L’armée envisagée était considérablement plus grande que celle initialement envisagée par Pleven. Il y aurait 43 groupes nationaux, équivalents à une division, dont 14 seraient fournis par la France et 12 chacun par l’Italie et l’Allemagne. Les unités nationales porteraient un uniforme nouveau et commun, et seraient dépendantes de « niveaux supranationaux », avec des corps d’armée formés d’unités de nationalités différentes. Les écoles militaires encourageraient la connaissance des autres langues, et une langue auxiliaire (l’anglais) serait utilisée pour les communications. Les seules unités militaires en dehors de l’établissement européen commun seraient celles pour la défense de la France outre-mer (c’est-à-dire en Indochine et en Afrique du Nord et de l’Ouest).

Le traité fut signé le 27 mai 1952 à Paris. Le secrétaire britannique aux Affaires étrangères, Anthony Eden, y assista et signa, avec Robert Schuman et le secrétaire d’État américain Dean Acheson, une Déclaration des Trois Puissances, déclarant leur « intérêt constant » pour le maintien de la CED : « l’établissement et le développement de ces institutions de la Communauté européenne correspondent à leurs propres intérêts fondamentaux. »

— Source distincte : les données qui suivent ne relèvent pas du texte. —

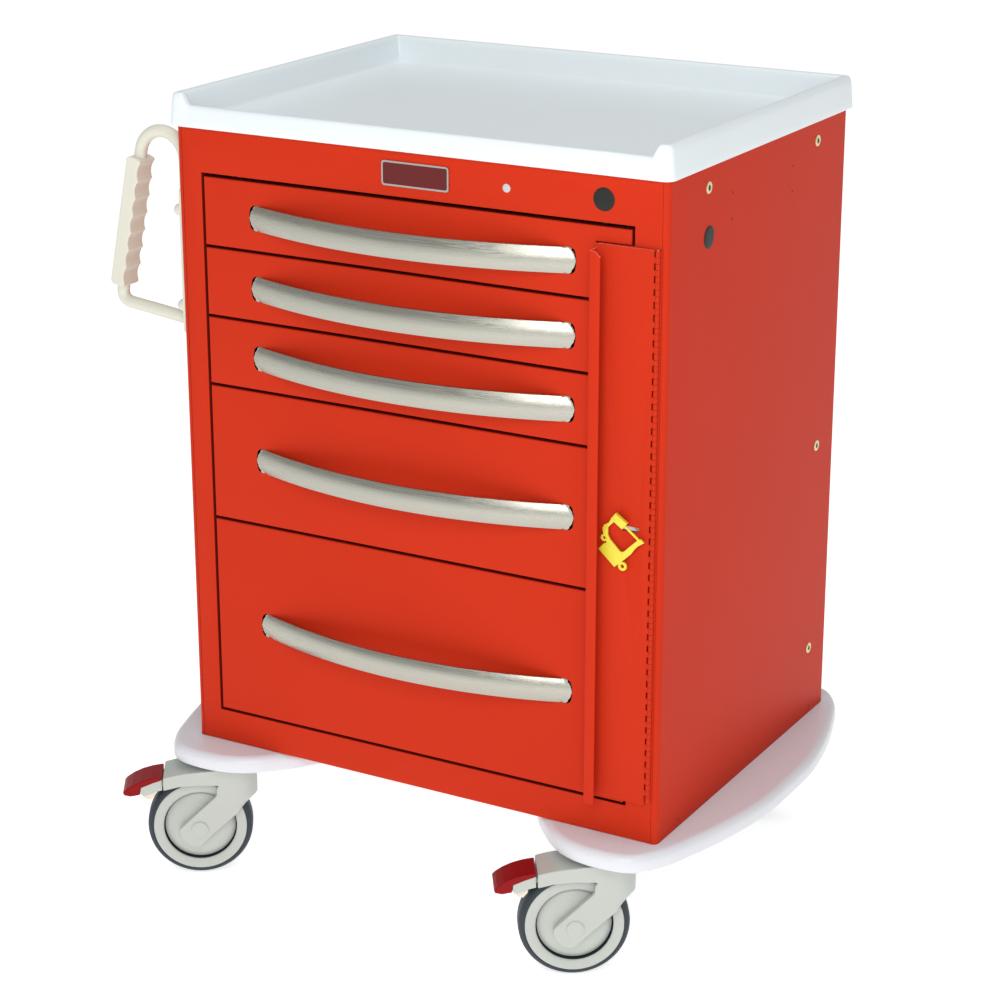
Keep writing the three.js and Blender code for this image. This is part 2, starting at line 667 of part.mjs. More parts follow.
// The grip follows the leaning stretch of the tube. Its inner side has a row of finger scallops.
function handleGrip() {
  const { archX, archZ, archRadius, lean, y, tube } = HANDLE;
  const { top, bottom, outer, ridge, valley, halfDepth, fingers } = GRIP;
  const tilt = THREE.MathUtils.degToRad(lean);
  const start = new THREE.Vector2(archX - archRadius * Math.cos(tilt), archZ + archRadius * Math.sin(tilt));
  const along = new THREE.Vector2(-Math.sin(tilt), -Math.cos(tilt));
  const inward = new THREE.Vector2(Math.cos(tilt), -Math.sin(tilt));
  const place = (s, n) => start.clone().addScaledVector(along, s).addScaledVector(inward, n);
  const from = (start.y - top) / Math.cos(tilt);
  const to = (start.y - bottom) / Math.cos(tilt);
  const shape = new THREE.Shape();
  const go = (s, n) => shape.lineTo(...place(s, n).toArray());
  const curveTo = (s1, n1, s, n) =>
    shape.quadraticCurveTo(...place(s1, n1).toArray(), ...place(s, n).toArray());
  shape.moveTo(...place(from, 4).toArray());
  go(from + 3, ridge);
  const pitch = (to - from - 8) / fingers;
  for (let i = 0; i < fingers; i++) {
    const s = from + 4 + i * pitch;
    curveTo(s + pitch / 2, 2 * valley - ridge, s + pitch, ridge);
  }
  go(to, 4);
  go(to, -4);
  go(to - 4, -outer);
  go(from + 4, -outer);
  go(from, -4);
  const round = 3;
  const body = new THREE.ExtrudeGeometry(shape, {
    depth: 2 * (halfDepth - round),
    bevelThickness: round,
    bevelSize: round - 0.6,
    bevelOffset: 0.6 - round,
    bevelSegments: 2,
    curveSegments: 4,
  })
    .rotateX(Math.PI / 2)
    .translate(0, y + halfDepth - round, 0);
  const ends = [place(from - 10, 0), place((from + to) / 2, 0), place(to + 10, 0)];
  const core = tubeAlong(ends.map((p) => new THREE.Vector3(p.x, y, p.y)), tube + 1.1, 6, 2);
  return cut(toSolid(body), core);
}

function badge() {
  return prismY(roundedRectangle(252, 330, 657.6, 683, 3), -1.6, -GAP, 4);
}

// ---------------------------------------------------------------- the cart
const cart = new THREE.Group();
cart.add(
  named("cabinet_shell", cabinetShell(), MATERIAL.redPaint),
  named("face_frame", faceFrame(), MATERIAL.redPaint),
  named("top_tray", topTray(), MATERIAL.tray),
  named("base_bumper", baseBumper(), MATERIAL.base),
  named("base_plate", basePlate(), MATERIAL.zinc),
  named("slide_rails_left", slideRails("left"), MATERIAL.zinc),
  named("slide_rails_right", slideRails("right"), MATERIAL.zinc),
  drawers(),
  named("lock_bar", lockBar(), MATERIAL.redPaint),
  named("hinge_leaf", hingeLeaf(), MATERIAL.redPaint),
  named("hinge_pin", hingePin(), MATERIAL.steel),
  named("seal_staple", sealStaple(), MATERIAL.steel),
  named("security_seal", securitySeal(), MATERIAL.sealYellow),
  named("handle_tube", handleTube(), MATERIAL.handle),
  named("handle_grip", handleGrip(), MATERIAL.handle),
  named("badge", badge(), MATERIAL.badge),
  casters(),
);

const outline = new THREE.Box3().setFromObject(cart);
const middle = outline.getCenter(new THREE.Vector3());
cart.position.set(-middle.x, -middle.y, -outline.min.z);

export default cart;
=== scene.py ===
"""The looks of a five-drawer crash cart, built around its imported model.

Every piece is made in the cabinet's own frame, in millimetres. Y starts at the front face and runs to the
back, Z starts at the underside, and X runs to the right from a line just inside the left panel. make()
carries it to the frame's metres.
"""

import math

import bmesh
import bpy
from mathutils import Matrix, Vector


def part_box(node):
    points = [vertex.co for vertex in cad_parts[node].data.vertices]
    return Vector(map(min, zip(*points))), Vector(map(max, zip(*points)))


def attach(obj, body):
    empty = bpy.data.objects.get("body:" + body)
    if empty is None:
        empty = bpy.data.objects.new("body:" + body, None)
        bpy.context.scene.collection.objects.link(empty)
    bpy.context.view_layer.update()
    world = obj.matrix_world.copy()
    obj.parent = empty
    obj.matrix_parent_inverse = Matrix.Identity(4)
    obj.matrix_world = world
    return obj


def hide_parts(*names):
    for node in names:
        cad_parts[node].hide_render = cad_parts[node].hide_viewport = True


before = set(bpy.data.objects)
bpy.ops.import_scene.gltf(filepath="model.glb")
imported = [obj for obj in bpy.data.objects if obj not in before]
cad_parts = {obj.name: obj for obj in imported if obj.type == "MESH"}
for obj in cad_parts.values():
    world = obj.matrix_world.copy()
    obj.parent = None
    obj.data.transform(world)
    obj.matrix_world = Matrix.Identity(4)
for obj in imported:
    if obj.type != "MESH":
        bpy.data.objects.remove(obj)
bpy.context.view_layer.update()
MM = 0.001
LEFT = -2.5  # the left panel's outer face
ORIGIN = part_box("cabinet_shell")[0] - Vector((LEFT * MM, 0, 0))

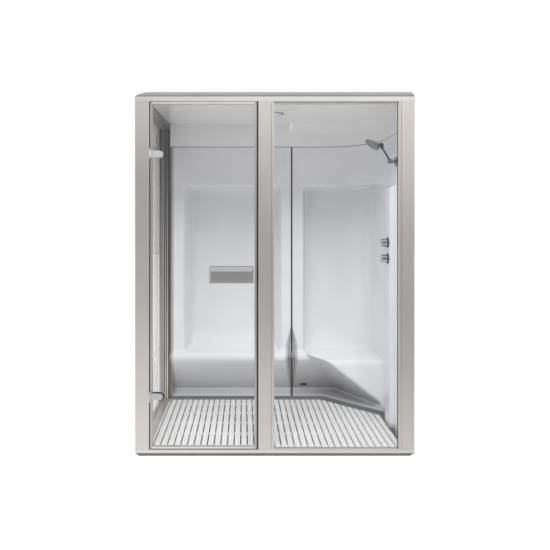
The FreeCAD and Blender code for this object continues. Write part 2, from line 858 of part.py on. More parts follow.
def niche(left_front_x, left_rear_x, right_rear_x, right_front_x, rear_radius, offset):
    """A seat niche, grown by an offset: sloped top and sides, and a cove where seat meets back."""
    front = front_y + wall_depth - niche_cover
    wall = front_y + wall_depth
    back = front_y + niche_depth + offset
    bottom = seat_z - offset
    top_back = niche_top_z - niche_top_slope + offset
    top_wall = niche_top_z + offset
    outline = [(front, bottom), (front, top_wall), (wall, top_wall), (back, top_back), (back, bottom)]
    body = side_prism([(y, z) for y, z in outline], left_front_x - niche_cover, right_front_x + niche_cover)
    body = round_edges(
        body, niche_cove_radius + offset, across,
        lambda middle: middle.y > back - overrun and middle.z < bottom + overrun,
    )
    slant = math.hypot(niche_depth - wall_depth, niche_side_slope) / (niche_depth - wall_depth)
    grow = offset * slant
    plan = [
        (left_front_x - grow, front), (left_front_x - grow, wall), (left_rear_x - grow, back),
        (right_rear_x + grow, back), (right_front_x + grow, wall), (right_front_x + grow, front),
    ]
    plan_body = plan_prism(plan, 0, cabin_height)
    if rear_radius:
        plan_body = round_edges(
            plan_body, rear_radius + offset, upward,
            lambda middle: middle.x > right_rear_x - overrun and middle.y > back - overrun,
        )
    return body.common(plan_body)


def left_niche(offset):
    slope = niche_side_slope
    return niche(
        left_niche_left_x, left_niche_left_x + slope, left_niche_right_x - slope, left_niche_right_x,
        0, offset,
    )


def right_niche(offset):
    """The right niche runs on to the right wall, round its own corner."""
    left = right_niche_left_x
    return niche(left, left + niche_side_slope, room_right_x, room_right_x, right_niche_radius, offset)


def right_niche_side(offset):
    """The part of the right niche in front of the wall plane, up to the service column."""
    front = front_y + column_back_depth - offset
    y_high = front_y + wall_depth
    x_low = lounge_valley_x
    return block(x_low, room_right_x + offset, front, y_high, seat_z - offset, niche_top_z + offset)


def bench(offset):
    """The seat and its undercut riser across the cabin, shrunk by an offset."""
    top = seat_z - offset
    shift = offset * riser_slant / riser_rise
    nose = front_y + seat_nose_depth + shift + offset * riser_run / riser_rise
    foot = nose + top * riser_run / riser_rise
    outline = [(nose, top), (back_y, top), (back_y, 0), (foot, 0)]
    body = side_prism(outline, room_left_x - overrun, right_x)
    return round_edges(
        body, seat_nose_radius - offset, across,
        lambda middle: middle.y < nose + overrun and middle.z > top - overrun,
    )


def lounge_seat(offset):
    """The right seat's forward point over its slanted riser, shrunk by an offset."""
    face = front_y + lounge_face_depth + offset
    top = seat_z - offset
    body = block(lounge_start_x, right_x, face, back_y, 0, top)
    body = round_edges(
        body, seat_nose_radius - offset, across,
        lambda middle: middle.y < face + overrun and middle.z > top - overrun,
    )
    point = Vector(lounge_point_x, front_y + lounge_face_depth, seat_z)
    toe = Vector(lounge_toe_x, front_y + lounge_toe_depth, lounge_toe_z)
    valley = Vector(lounge_valley_x, front_y + lounge_valley_depth, footwell_ledge_z)
    normal = (toe - point).cross(valley - point).normalize()
    return body.common(half_space(point + normal * offset, normal, cabin_height))


def service_column(offset):
    """The raised column on the right wall that the fittings stand on, shrunk by an offset."""
    x_low = room_right_x - column_proud + offset
    y_low = front_y + column_front_depth + offset
    y_high = front_y + column_back_depth - offset
    body = block(x_low, right_x + overrun, y_low, y_high, 0, column_top_z - offset)
    return round_edges(
        body, column_radius - offset, upward, lambda middle: middle.x < x_low + overrun,
    )


def footwell(offset):
    """The room below the seats, with the ledge behind the duckboard, grown by an offset."""
    wall = front_y + wall_depth
    bottom = tray_floor_z - offset
    body = block(room_left_x, room_right_x + offset, front_y + frame_depth, wall, bottom, seat_z)
    inset = footwell_end_wall - offset
    deep = block(
        room_left_x + inset, room_right_x + offset, wall - overrun,
        front_y + footwell_back_depth + offset, bottom, seat_z - offset,
    )
    ledge_front = front_y + footwell_ledge_depth + offset
    ledge_start_x = lounge_ledge_start_x + offset
    ledge_end_x = lounge_ledge_end_x + offset
    ledge_end_y = front_y + lounge_ledge_end_depth + offset
    ledge = plan_prism(
        [(left_x, ledge_front), (ledge_start_x, ledge_front), (ledge_end_x, ledge_end_y),
         (right_x + overrun, ledge_end_y), (right_x + overrun, back_y), (left_x, back_y)],
        0, footwell_ledge_z - offset,
    )
    return cut_all(body.fuse(deep), [ledge, bench(offset), lounge_seat(offset)])


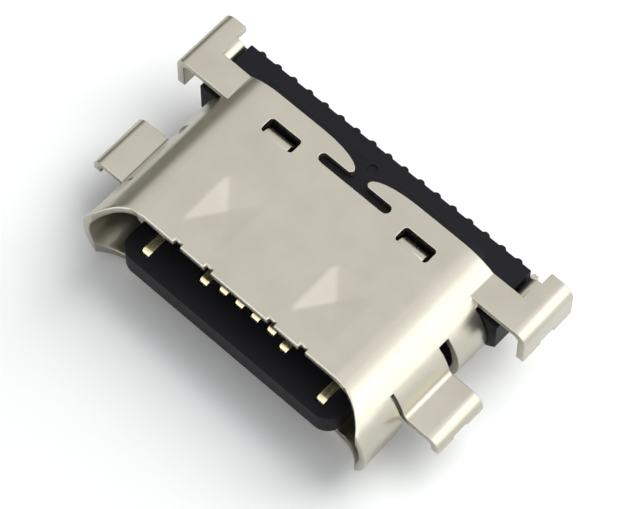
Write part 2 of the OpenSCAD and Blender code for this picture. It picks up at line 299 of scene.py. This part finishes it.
def joined_copy(node, name):
    """A CAD node's mesh with its loose triangles joined and its flat faces made whole."""
    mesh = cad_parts[node].data.copy()
    mesh.name = name
    shape = bmesh.new()
    shape.from_mesh(mesh)
    bmesh.ops.remove_doubles(shape, verts=shape.verts, dist=SAME_POINT)
    bmesh.ops.dissolve_degenerate(shape, edges=shape.edges, dist=TINY_EDGE)
    bmesh.ops.dissolve_limit(
        shape, angle_limit=FLAT_TURN, verts=shape.verts, edges=shape.edges
    )
    shape.to_mesh(mesh)
    shape.free()
    return new_object(name, mesh)


def is_needle(face, edge):
    """True for a face so thin along an edge that its direction means nothing."""
    longest = max(side.calc_length() for side in face.edges)
    thin = 2 * face.calc_area() / longest < NEEDLE_WIDTH
    return thin and longest <= NEEDLE_REACH * edge.calc_length()


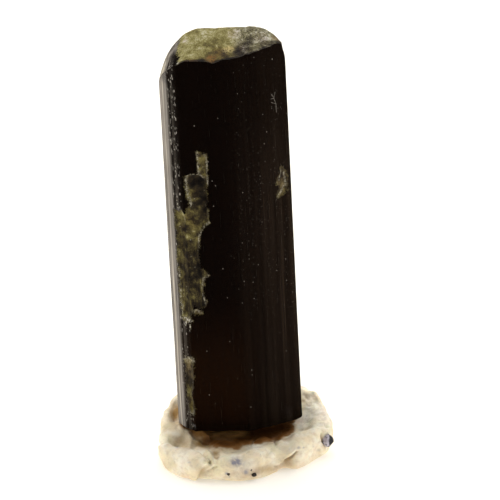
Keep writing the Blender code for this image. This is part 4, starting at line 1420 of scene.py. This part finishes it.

Cependant, il y avait une certaine scepticisme, même en 1952, avec des voix importantes en Grande-Bretagne et aux États-Unis exprimant des dissensions. Le secrétaire américain à la Défense, George Marshall, qualifia cela de « nuage miasmique », et Winston Churchill de « mélange boueux ». Une grande partie de l’armée française y était hostile. À l’Assemblée nationale française, l’ancien Premier ministre Paul Daladier expliqua comment l’armée européenne était un « projet périlleux pour la France et pour la paix », qui ne pourrait pas arrêter les Soviétiques, et que les États-Unis « jouaient dans les mains de l’Allemagne. »

Néanmoins, les éléments clés du plan, l’existence supranationale, la possibilité d’ajouter de nouveaux membres (avec une association du Royaume-Uni), le contrôle démocratique, et un lien avec l’OTAN au moment d’un défi de sécurité intense et menaçant, demeurent inspirants.